Altro che Gramsci, la sinistra deve ripartire da Nick Hornby
Quando dicono di aver perso la "connessione sentimentale" con il loro popolo, Bersani & co dimenticano che quel popolo, nel frattempo, avrà avuto chissà quanti altri amori
Il bovarista di sinistra lo riconosci da due parole. Vengono dai “Quaderni del carcere” di Gramsci, ma questo ormai se lo ricordano in pochi, tanto che si potrebbe anche stamparle sulla carta velina dei Baci Perugina (nessun riferimento cifrato all’Umbria; non ancora, almeno). Le due parole sono: connessione sentimentale.
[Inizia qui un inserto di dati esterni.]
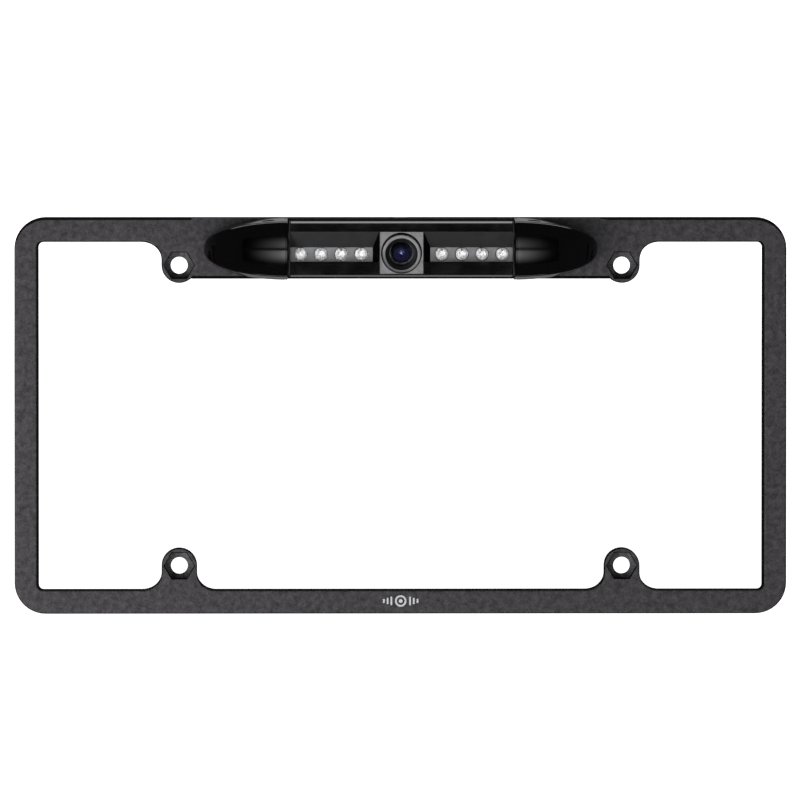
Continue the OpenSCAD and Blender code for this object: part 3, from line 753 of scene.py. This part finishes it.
# ------------------------------------------------------------------ lamps
def lamps(side, name):
    lo, hi = box_mm("leds_" + name)
    x0, pitch, z = lo[0] + 2.9, (hi[0] - lo[0] - 5.8) / 3, (lo[2] + hi[2]) / 2
    tip, back = lo[1], hi[1]
    c = tip + 2.5
    bm = bmesh.new()
    core = bmesh.new()
    die = bmesh.new()
    for k in range(4):
        x = x0 + pitch * k
        place = lambda p, x=x: (x + p[0], c + p[1], z + p[2])
        prof = [(max(0.0, 2.5 * math.sin(a)), -2.5 * math.cos(a)) for a in [math.pi / 2 * i / 14 for i in range(15)]]
        prof += [(2.5, back - c - 1.15), (2.55, back - c - 1.05), (2.85, back - c - 1.0), (2.9, back - c - 0.9), (2.9, back - c - 0.1), (2.8, back - c)]
        prof += [(1.2, back - c), (1.2, back - c - 0.3), (0, back - c - 0.3)]
        lathe_mm(bm, prof, 56, place)
        # white reflector with its cup, its ribs and the gap between the two posts
        rings, segs = 18, 60
        grid = []
        for i in range(1, rings + 1):
            r = 2.04 * i / rings
            row = []
            for j in range(segs):
                a = 2 * math.pi * j / segs
                y = 0.15
                if r < 0.75:
                    y = 0.05 + 0.25 * (1 - r / 0.75)
                elif r < 1.0:
                    y = -0.55 + (1.0 - r) * 2.4
                elif r < 1.25:
                    y = -0.55
                else:
                    y = -0.55 + (r - 1.25) * 0.8 + 0.22 * math.cos(5 * a + 0.6 + k * 1.3) * (r - 1.25) + 0.10 * math.sin(11 * a + k)
                up = abs((a - math.pi / 2 + math.pi) % (2 * math.pi) - math.pi)
                if up * r < 0.26 and r > 1.0:
                    y += 1.6
                elif abs(up - math.pi + 0.35) < 0.16 and 0.9 < r < 2.05:
                    y -= 0.3
                row.append(core.verts.new(Vector(place((r * math.cos(a), y, r * math.sin(a)))) * MM))
            grid.append(row)
        mid = core.verts.new(Vector(place((0, 0.32, 0))) * MM)
        for j in range(segs):
            core.faces.new((mid, grid[0][j], grid[0][(j + 1) % segs]))
        for a_, b_ in zip(grid, grid[1:]):
            for j in range(segs):
                core.faces.new((a_[j], a_[(j + 1) % segs], b_[(j + 1) % segs], b_[j]))
        # skirt and back, so that the reflector is a closed body
        skirt = [core.verts.new(Vector(place((2.04 * math.cos(2 * math.pi * j / segs), 3.2, 2.04 * math.sin(2 * math.pi * j / segs)))) * MM) for j in range(segs)]
        for j in range(segs):
            core.faces.new((grid[-1][j], grid[-1][(j + 1) % segs], skirt[(j + 1) % segs], skirt[j]))
        core.faces.new(list(reversed(skirt)))
        # die on the cup's floor with its drop of phosphor
        lathe_mm(die, [(0, -0.02), (0.30, 0.02), (0.5, 0.14), (0.58, 0.34), (0, 0.34)], 28, place)
    dome = new_object("lamp_domes_" + name, bm, MAT["clear_resin"])
    dome.visible_shadow = False
    take(dome, "leds_" + name)
    o = new_object("lamp_reflectors_" + name, core, MAT["reflector"], sharp=40)
    take(o, "led_dies_" + name)
    d = new_object("lamp_dies_" + name, die, MAT["phosphor"])
    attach(d, "camera_bar")


MAT["reflector"] = surface("reflector", (0.66, 0.66, 0.67), 0.30, grain=0.5, bump=0.05, vary=0.16, patch=0.9, second=(0.92, 0.92, 0.93))
MAT["phosphor"] = surface("phosphor", (0.85, 0.84, 0.78), 0.4, grain=0.2, bump=0.01, vary=0.05, patch=0.5)
lamps(1, "right")
lamps(-1, "left")

# ------------------------------------------------------------------ lens
AIM = math.radians(10)
LENS = Vector((0, AXIS_Y - 6.9, AXIS_Z - 2.05))


def lens_place(p):
    return (p[0] + LENS.x, LENS.y + p[1] * math.cos(AIM) - p[2] * math.sin(AIM), LENS.z + p[1] * math.sin(AIM) + p[2] * math.cos(AIM))


def ring_part(node, profile, segs=128, sharp=30):
    bm = bmesh.new()
    lathe_mm(bm, profile + profile[:1], segs, lens_place)
    bmesh.ops.remove_doubles(bm, verts=bm.verts[:], dist=1e-7)
    o = new_object(node + "_skin", bm, MAT["deep_black"] if node == "lens_retainer" else MAT[SLOT[node]], sharp=sharp)
    return take(o, node)


ring_part("lens_barrel", arc(6.62, 0.12, 0.12, 180, 270, 3) + arc(7.37, 0.38, 0.38, 270, 360, 5) + [(7.75, 2.3), (7.65, 2.4), (5.9, 2.4), (5.9, 8.5), (5.8, 8.6), (3.4, 8.6),
          (3.4, 8.3), (4, 8.3), (4, 4.4), (5.2, 4.4), (5.2, 2), (6.5, 2)])
ring_part("lens_retainer", [(4.85, 1.36), (4.93, 1.14), (5.05, 1.06), (5.42, 0.96), (5.46, 1.08), (5.54, 1.06), (5.58, 0.92), (5.95, 0.82), (6.1, 0.82), (6.36, 0.93), (6.45, 1.04),
          (6.45, 1.98), (5.15, 1.98), (5.15, 2.6), (4.85, 2.6)])

bm = bmesh.new()
outer = [(6.0 * math.sin(a), 6.4 - 6.0 * math.cos(a)) for a in [math.asin(5.12 / 6.0) * i / 20 for i in range(21)]]
inner = [(5.3 * math.sin(a), 6.4 - 5.3 * math.cos(a)) for a in [math.asin(4.75 / 5.3) * i / 18 for i in range(19)]]
lathe_mm(bm, [(0.0, 0.4)] + outer[1:] + [(5.12, 4.1)] + list(reversed(inner[1:])) + [(0.0, 1.1)], 96, lens_place)
glass = new_object("front_glass", bm, MAT["coated_glass"], sharp=40)
glass.visible_shadow = False
take(glass, "front_lens")

bm = bmesh.new()
el = [(4.6 * math.sin(a), 6.2 - 4.6 * math.cos(a)) for a in [math.asin(4.45 / 4.6) * i / 24 for i in range(25)]]
local = [(r, d) for r, d in el] + [(4.45, 5.3), (0, 5.3)]
element = None
lathe_mm(bm, [(0.0, local[0][1])] + local[1:], 80, lambda p: p)
element = new_object("second_element", bm, MAT["element"], sharp=60)
element.matrix_world = Matrix.Translation(LENS * MM) @ Matrix.Rotation(AIM, 4, "X")
bpy.context.view_layer.update()
take(element, "second_lens")

ring_part("aperture_stop", [(4.84, 5.4), (4.84, 5.7), (1.7, 5.7), (1.7, 5.55), (4.6, 5.4)])

# ------------------------------------------------------------------ the nodes that stay
for n, o in NODES.items():
    if o.hide_render:
        continue
    o.data.materials.clear()
    o.data.materials.append(MAT["anodised_black"] if n.startswith(("pivot_plug", "friction_washer")) else MAT["black_oxide"] if n.startswith("clamp_screw") else MAT[SLOT[n]])

# ------------------------------------------------------------------ stage, lights and camera
def emitter(name, color, strength):
    m = bpy.data.materials.new(name)
    m.use_nodes = True
    b = m.node_tree.nodes["Principled BSDF"]
    b.inputs["Base Color"].default_value = (0.9, 0.9, 0.9, 1)
    b.inputs["Roughness"].default_value = 0.9
    b.inputs["Emission Color"].default_value = (*color, 1)
    b.inputs["Emission Strength"].default_value = strength
    return m


bm = bmesh.new()
bmesh.ops.create_uvsphere(bm, u_segments=64, v_segments=32, radius=30.0)
dome = new_object("backdrop", bm, emitter("backdrop", (1, 1, 1), 1.35))
for f in ("diffuse", "glossy", "transmission", "shadow"):
    setattr(dome, "visible_" + f, False)
bm = bmesh.new()
bmesh.ops.create_circle(bm, cap_ends=True, radius=29.0, segments=96)
floor = new_object("floor", bm, emitter("floor", (1, 1, 1), 1.2))
floor.location.z = -0.55
for f in ("glossy", "transmission"):
    setattr(floor, "visible_" + f, False)

world = bpy.data.worlds.new("studio")
SC.world = world
world.use_nodes = True
world.node_tree.nodes["Background"].inputs["Color"].default_value = (1, 1, 1, 1)
world.node_tree.nodes["Background"].inputs["Strength"].default_value = 0.05


def area(name, center, target, sx, sy, radiance, color=(1, 1, 1)):
    """A rectangular soft light with that radiance, sx wide and sy high, in metres."""
    l = bpy.data.lights.new(name, "AREA")
    l.shape = "RECTANGLE"
    l.size, l.size_y = sx, sy
    l.energy = radiance * math.pi * sx * sy
    l.color = color
    o = bpy.data.objects.new(name, l)
    SC.collection.objects.link(o)
    o.location = center
    o.rotation_euler = (Vector(target) - Vector(center)).to_track_quat("-Z", "Y").to_euler()
    o.visible_camera = False
    return o


def ring(az, el, dist, target=(0, 0, 0.066)):
    a, e = math.radians(az), math.radians(el)
    return (target[0] + dist * math.sin(a) * math.cos(e), target[1] - dist * math.cos(a) * math.cos(e), target[2] + dist * math.sin(e))


def card(name, el0, el1, dist, half, radiance, fade, soft0, soft1):
    """A soft light card in front of the object, bright in the middle and fading out to both sides. It shows in reflections only."""
    target = Vector((0, -0.025, AXIS_Z * MM))
    bm = bmesh.new()
    rows = []
    for e in (el0, el1):
        rows.append([bm.verts.new((target.x + dist * math.tan(math.radians(a_)), target.y - dist, target.z + dist * math.tan(math.radians(e)))) for a_ in (-half, half)])
    bm.faces.new((rows[0][0], rows[0][1], rows[1][1], rows[1][0]))
    m = bpy.data.materials.new(name)
    m.use_nodes = True
    nt = m.node_tree
    b_ = nt.nodes["Principled BSDF"]
    b_.inputs["Base Color"].default_value = (0, 0, 0, 1)
    b_.inputs["Emission Color"].default_value = (1, 1, 1, 1)
    tc = nt.nodes.new("ShaderNodeTexCoord")
    sep = nt.nodes.new("ShaderNodeSeparateXYZ")
    nt.links.new(tc.outputs["Object"], sep.inputs[0])
    ab = nt.nodes.new("ShaderNodeMath")
    ab.operation = "ABSOLUTE"
    nt.links.new(sep.outputs["X"], ab.inputs[0])
    r = nt.nodes.new("ShaderNodeMapRange")
    r.inputs["From Min"].default_value = 0.0
    r.inputs["From Max"].default_value = dist * math.tan(math.radians(half))
    r.inputs["To Min"].default_value = 1.0
    r.inputs["To Max"].default_value = 0.0
    nt.links.new(ab.outputs[0], r.inputs["Value"])
    pw = nt.nodes.new("ShaderNodeMath")
    pw.operation = "POWER"
    pw.inputs[1].default_value = fade
    nt.links.new(r.outputs["Result"], pw.inputs[0])
    r = nt.nodes.new("ShaderNodeMath")
    r.operation = "MULTIPLY"
    r.inputs[1].default_value = radiance
    nt.links.new(pw.outputs[0], r.inputs[0])
    zc = target.z + dist * (math.tan(math.radians(el0)) + math.tan(math.radians(el1))) / 2
    zh = dist * (math.tan(math.radians(el1)) - math.tan(math.radians(el0))) / 2
    off = nt.nodes.new("ShaderNodeMath")
    off.operation = "SUBTRACT"
    off.inputs[1].default_value = zc
    nt.links.new(sep.outputs["Z"], off.inputs[0])
    mul = r
    for edge, inner in ((-zh, -zh + 2 * zh * soft0), (zh, zh - 2 * zh * soft1)):
        r2 = nt.nodes.new("ShaderNodeMapRange")
        r2.interpolation_type = "SMOOTHSTEP"
        r2.inputs["From Min"].default_value = min(edge, inner)
        r2.inputs["From Max"].default_value = max(edge, inner)
        r2.inputs["To Min"].default_value = 0.0 if edge < 0 else 1.0
        r2.inputs["To Max"].default_value = 1.0 if edge < 0 else 0.0
        nt.links.new(off.outputs[0], r2.inputs["Value"])
        last = mul
        mul = nt.nodes.new("ShaderNodeMath")
        mul.operation = "MULTIPLY"
        nt.links.new(last.outputs[0], mul.inputs[0])
        nt.links.new(r2.outputs["Result"], mul.inputs[1])
    nt.links.new(mul.outputs[0], b_.inputs["Emission Strength"])
    o = new_object(name, bm, m, smooth=False)
    o.visible_camera = o.visible_shadow = o.visible_diffuse = False
    return o


card("card_upper", 0.4, 15.0, 1.3, 45, 1.7, 3.3, 0.07, 0.75)
card("card_lower", -18.0, -1.75, 1.3, 45, 3.9, 3.3, 0.75, 0.06)
area("overhead", (0, -0.08, 1.15), (0, -0.02, 0.067), 2.4, 0.34, 5.5)
area("underneath", (0, -0.06, -1.0), (0, -0.02, 0.067), 0.9, 0.30, 2.4)
area("behind_high", (0, 1.5, 0.42), (0, 0, 0.067), 1.6, 0.5, 0.26)
area("behind_low", (0, 1.5, -0.15), (0, 0, 0.067), 1.6, 0.3, 0.12)
key = area("key", (-0.52, -0.42, -0.20), (0.0, 0, 0.0), 0.42, 0.42, 6.9)
fill = area("fill", (0.5, -1.3, -0.2), (0, 0, 0), 0.7, 0.7, 0.3)
black = bpy.data.collections.new("not_lit_by_key")
for n in ("end_housing_left_skin", "end_housing_right_skin"):
    black.objects.link(bpy.data.objects[n])
for n in ("front_glass", "second_element"):
    black.objects.link(bpy.data.objects[n])
for l in (key, fill):
    l.light_linking.receiver_collection = black
for c in black.collection_objects:
    c.light_linking.link_state = "EXCLUDE"
soft = area("soft", (-0.15, -0.80, 0.15), (0, 0, 0.065), 0.3, 0.3, 7.0)
small = bpy.data.collections.new("lit_by_soft")
for n in ("lamp_domes_left", "lamp_domes_right", "lamp_reflectors_left", "lamp_reflectors_right", "lamp_dies_left", "lamp_dies_right",
          "led_bezel_left_skin", "led_bezel_right_skin", "camera_block_skin"):
    small.objects.link(bpy.data.objects[n])
soft.light_linking.receiver_collection = small
glint = area("glint", (-0.01, -0.96, -0.235), (0, 0, 0.065), 0.11, 0.11, 22.0)
lit = bpy.data.collections.new("lit_by_glint")
lit.objects.link(bpy.data.objects["front_glass"])
glint.light_linking.receiver_collection = lit

cam = bpy.data.cameras.new("camera")
cam_o = bpy.data.objects.new("camera", cam)
SC.collection.objects.link(cam_o)
SC.camera = cam_o
D = 4.0
EL = math.radians(1.5)
target = Vector((-0.00028, FRONT * MM, 0.00625))
AZ = math.radians(-1.0)
cam_o.location = target + D * Vector((math.sin(AZ) * math.cos(EL), -math.cos(AZ) * math.cos(EL), math.sin(EL)))
cam_o.rotation_euler = (target - cam_o.location).to_track_quat("-Z", "Y").to_euler()
cam.sensor_width = 36
cam.lens = 36 * D / 0.3212
cam.clip_start, cam.clip_end = 0.05, 100
SC.view_settings.view_transform = "Standard"
SC.view_settings.look = "None"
Dopo ogni batosta elettorale, cioè piuttosto spesso, il dolente bovarista è lì a dirti che la sinistra deve recuperare la connessione sentimentale con il suo popolo, che qualcosa si è spezzato, e che è da lì che bisogna – ferale verbo – “ripartire”. A incarnare l’archetipo politico-letterario sono oggi uomini come Bersani o Cuperlo, ma la storia va avanti da parecchio: è perlomeno dagli anni Novanta che qualcuno si strugge pubblicamente per la perduta connessione sentimentale della sinistra con il “suo popolo”. “C’è tanta gente nostra lì in mezzo”, dice spesso Bersani parlando dell'elettorato grillino. Il tranello bovaristico si annida appunto in quei pronomi possessivi. Non pretendo di emendare Gramsci con Nick Hornby, non sono mica Veltroni, ma rimeditate le prime pagine di “Alta fedeltà”. Il protagonista stila una classifica delle sue delusioni sentimentali, e poi si attacca al telefono per ricontattare una a una le donne che lo hanno lasciato. Almeno però, quando chiama la fidanzatina delle medie, che nel frattempo avrà avuto chissà quanti altri amori, ha il buon senso di non considerarla la “sua” fidanzata. Ecco, l’ho detto: la sinistra deve ripartire da Nick Hornby.